Young Scientists

Salma Sylla: "I want to teach astrophysics in Senegal"

Who are you?

I am Salma Sylla Mbaye. I am a PhD candidate in astrophysics. Currently I am at the University of Antwerp for the first year of my doctorate. My background is atomic and nuclear physics, where I obtained a diploma of advanced studies, at the Institute of Applied Nuclear Technology, at the Cheikh Anta Diop University in Dakar. For my PhD, I'm working on collisions on Jupiter. The purpose of this study is to estimate the age of the external solar system. This PhD is a collaboration between Senegal, the University of Antwerp in Belgium, the Cadi Ayyad University in Morocco and the University of Toulouse in France. I have a scholarship from the Father Louis Bruyns Foundation in Belgium and also a scholarship from the Organization for Women in Science for the Developping World.

How did you become an astrophysicist?

I am very passionate about science. Since my secondary school years, I was very interested in astrophysics. But there was no astrophysics in our university. I chose to study physics and chemistry. After my master's degree, I was able to study atomic and nuclear physics. During my studies in atomic and nuclear physics, I had the opportunity to attend an international conference. At the end of this conference, there were several astrophysicists, including Professor Katrien Kolenberg, who is currently my supervisor at the University of Antwerp. The same year, I also had the opportunity to attend another meeting in Ouagadougou, where there were several astrophysicists as well, because it was a meeting related to astronomy. And there, I was able to witness the founding of the African Astronomical Society. And I also had the opportunity to apply for a scholarship to go to France for an internship at the Commissariat à l'Énergie Atomique in Saclay. After that, I returned to Senegal, with the aim of doing research in science, but the path was not always easy.
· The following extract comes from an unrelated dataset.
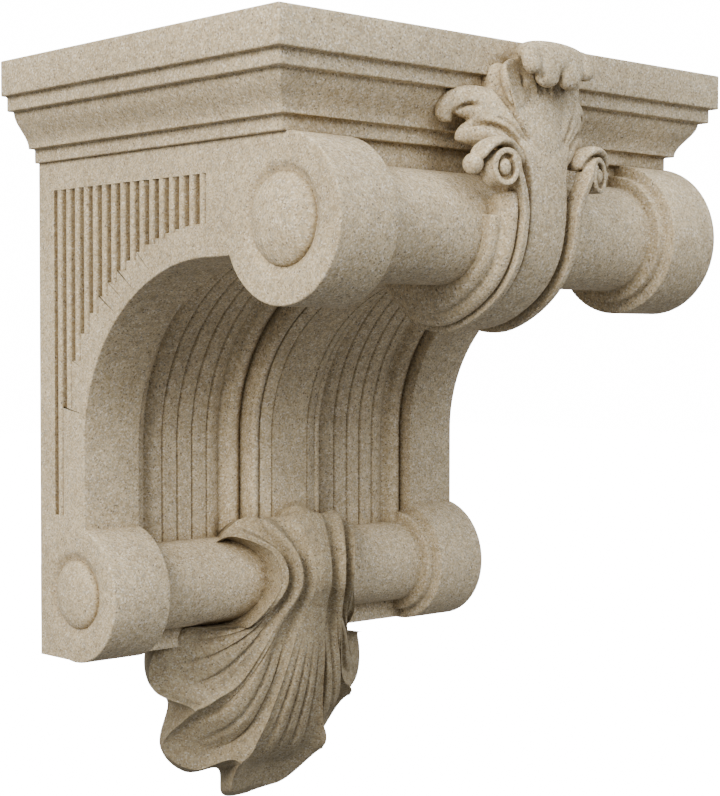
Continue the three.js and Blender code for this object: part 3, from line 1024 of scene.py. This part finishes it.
@dataclass(frozen=True)
class Volute:
    """One strap that winds into a scroll at its head, under a hood that ends in a bud."""

    side: Side
    stem: StemWrap
    centre_x: float = 42.5
    centre_drop: float = 79.8
    front: float = 297.0
    radius: float = 9.7
    inner_radius: float = 6.6
    squash: float = 0.84
    tilt: float = 0.27
    turns: float = 1.15
    middle_rise: float = 0.6
    scroll_widths: tuple[float, ...] = (2.6, 3.8)
    strap_top: float = 103.0
    post_radii: tuple[float, ...] = (9.0, 10.6)
    button_radii: tuple[float, ...] = (4.5, 3.9, 5.3)
    hood_radii: tuple[float, ...] = (14.4, 15.6)
    hood_depth: float = 289.0
    bud_centre: tuple[float, ...] = (57.5, 283.0, 78.0)
    bud_radii: tuple[float, ...] = (5.4, 6.8, 6.4)

    def strap(self) -> list[Draft]:
        """The band in two lengths: round the scroll, then down beside the stem and under the roll.

        Returns:
            The closed forms.
        """
        sign = self.side.value
        scroll = []
        for t in np.linspace(1, 0, 44):
            angle = math.pi - t * 2 * math.pi * self.turns
            reach = self.radius + (self.inner_radius - self.radius) * smooth_step((t - 0.55) / 0.45)
            across = reach * self.squash * math.cos(angle)
            scroll.append((sign * (self.centre_x + across),
                           self.front + self.middle_rise * t - self.tilt * across,
                           self.centre_drop - reach * math.sin(angle)))
        line, normals = self.stem.line(70)
        first = next(i for i, p in enumerate(line) if p[1] > self.strap_top)
        rest = []
        for i in range(first, len(line)):
            rest.append((sign * self.stem.strap_x,
                         line[i, 0] + normals[i, 0] * self.stem.strap_rise,
                         line[i, 1] + normals[i, 1] * self.stem.strap_rise))
        bend = (sign * 27.5, self.front + self.middle_rise, 93.0)
        joint = spline([scroll[-2], scroll[-1], bend, rest[0], rest[1]], 14)[4:-4]
        turn = len(scroll)
        course = np.array([*scroll, *joint, *rest])
        outs = [(sign * self.tilt, 1.0, 0.0)] * turn + [(0.0, 1.0, 0.0)] * len(joint)
        outs += [(0.0, *normals[i]) for i in range(first, len(line))]
        outs = np.array(outs)
        widths = np.full(len(course), self.stem.strap_width)
        widths[:turn] = np.linspace(*self.scroll_widths, turn)
        return [ribbon(course[:turn + 5], outs[:turn + 5], widths[:turn + 5], 8.0),
                ribbon(course[turn - 2:], outs[turn - 2:], widths[turn - 2:], 12.0)]

    def build(self) -> bpy.types.Object:
        """Makes the strap, scroll, hood and bud.

        Returns:
            The object.
        """
        sign = self.side.value
        middle = (sign * self.centre_x, self.centre_drop)
        post = drum(middle, self.post_radii, self.front - 13, self.front - 4, self.tilt)
        button = ball((middle[0], self.front - 3.2, middle[1]), self.button_radii)
        hood_line = []
        for angle in np.linspace(168, 12, 9):
            turn = math.radians(angle)
            hood_line.append((sign * (self.centre_x + self.hood_radii[0] * math.cos(turn)),
                              self.hood_depth - 5 * math.cos(turn) ** 2,
                              self.centre_drop - self.hood_radii[1] * math.sin(turn)))
        hood = tongue(hood_line, [3.8, 3.3, 3.0, 2.8], [9, 9, 8, 7])
        bud = ball((sign * self.bud_centre[0], *self.bud_centre[1:]), self.bud_radii)
        obj = fuse(f"volute_{self.side.name.lower()}", [*self.strap(), post, button, hood, bud], 0.5, 1)
        shade(obj, 60)
        return obj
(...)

What difficulties did you meet?

I graduated in 2011, and it was only in 2017 that I was able to begin my PhD. So the path was not really obvious. In the meantime, since I also had a degree in computer engineering, I was able to work in computers. As I went on attending conferences in the field of science, in 2016 I attended a conference in astronomy, which was organized by the Senegalese Association for the Promotion of Astronomy, and by a French scientist working at the Institut de Recherche pour le Développement in Senegal. During this meeting, I learned that there was a possibility to apply for a PhD, and I discussed it with my local mentor, Ababacar Sadikh Ndao, who supported the idea. And now I'm in science forever.

What do you plan to do after your PhD?

My aims after my PhD are mainly to introduce astronomy in Senegal. To teach astrophysics at university. Set up cooperations with Belgium, France and around the world to bring astrophysics to Senegal. I would also like to work with the Development Office for Astronomy, and also with the African Initiative for Planetary Sciences, that motivates African countries to collaborate to bring astronomy to Africa. I would like to popularize astronomy, by going to schools to introduce astronomy so that children, starting in primary school, know that this science exists that it is really important that Senegal be involved in this research.

Why is the development of astronomy important for Senegal?

Senegal must have its word in astrophysics science. Currently, there is a strong NASA team, the team that supervised the probe around the former planet Pluto. And why is this team currently in Senegal? Because there is a very important event in astronomy, an occultation called the MU69 ocultation, which will be visible during the night of 3rd to 4th August, and this event will only be visible in two countries in the world, including Senegal. So Senegal has every need to get involved in astronomy science in order to be able to bring its touch, in a global way.